Current gig: Unemployed, fired by New York Rangers on May 29, 2013

• Is only member of candidate pool to win a Stanley Cup as a head coach, doing so with Tampa Bay in 2004.

• Has been pretty consistent over his career of leading teams to the playoffs, guiding the Rangers to the postseason in four of his five seasons in the Big Apple.

• Is regarded as one of the great hockey minds in today’s NHL.

• Despite having a wealth of playoff experience, six of the eight playoffs teams he’s coached have failed to advance past the second round.

• He clearly lost the team in New York or was about ready to, which proves his abrasive style has a very short shelf life.

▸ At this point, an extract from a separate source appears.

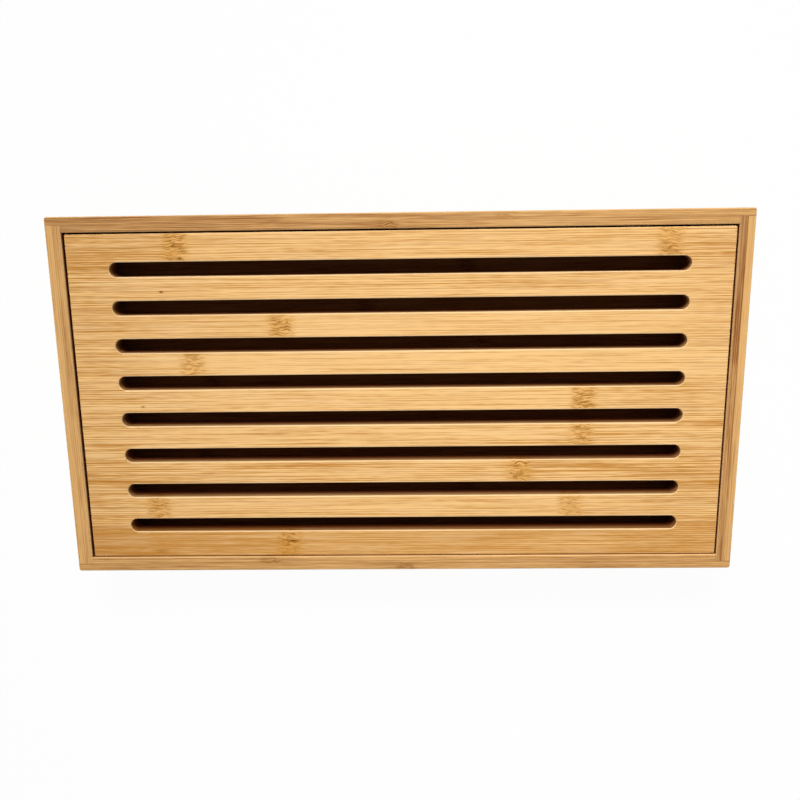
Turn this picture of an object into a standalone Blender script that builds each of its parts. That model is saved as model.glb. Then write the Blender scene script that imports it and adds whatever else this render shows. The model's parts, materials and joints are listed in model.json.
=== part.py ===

• Occasional outbursts, whether directed at media or at league while complaining about officiating will give the Stars some publicity but not the sort of pub the organization would want.

Alain Vigneault

Current gig: Unemployed, fired by Vancouver on May 22, 2013.

• Vigneault has a solid NHL coaching resume from his time behind the bench in both Montreal and Vancouver.

• He had incredible regular-season success with the Canucks, leading them to six division titles in his seven seasons and two Presidents’ Trophies.

• Also has a wealth of coaching experience in the NHL Stanley Cup Playoffs.

• Even with all those trips to the playoffs in Vancouver, his teams only advanced past the second round once, in 2011 when the Canucks made their second-ever appearance in the Cup Finals, where they lost to Boston.

• It seemed like Vigneault was a chronic tinkerer when it came to line combinations and
defensive pairings. He just never seemed to be able to find trios and pairs he could stick with, which leads to a lack of continuity and an unclear defining of roles among players, both of which can become an issue over the course of a season.

• He never seemed to be able to get the most out of his players during his time in
Vancouver. The Canucks were always regarded as one of the most talented teams in the NHL and they had the high payroll to back that up. But for whatever reason, whether it was Vigneault’s coaching or not, they never even came close to reaching their potential.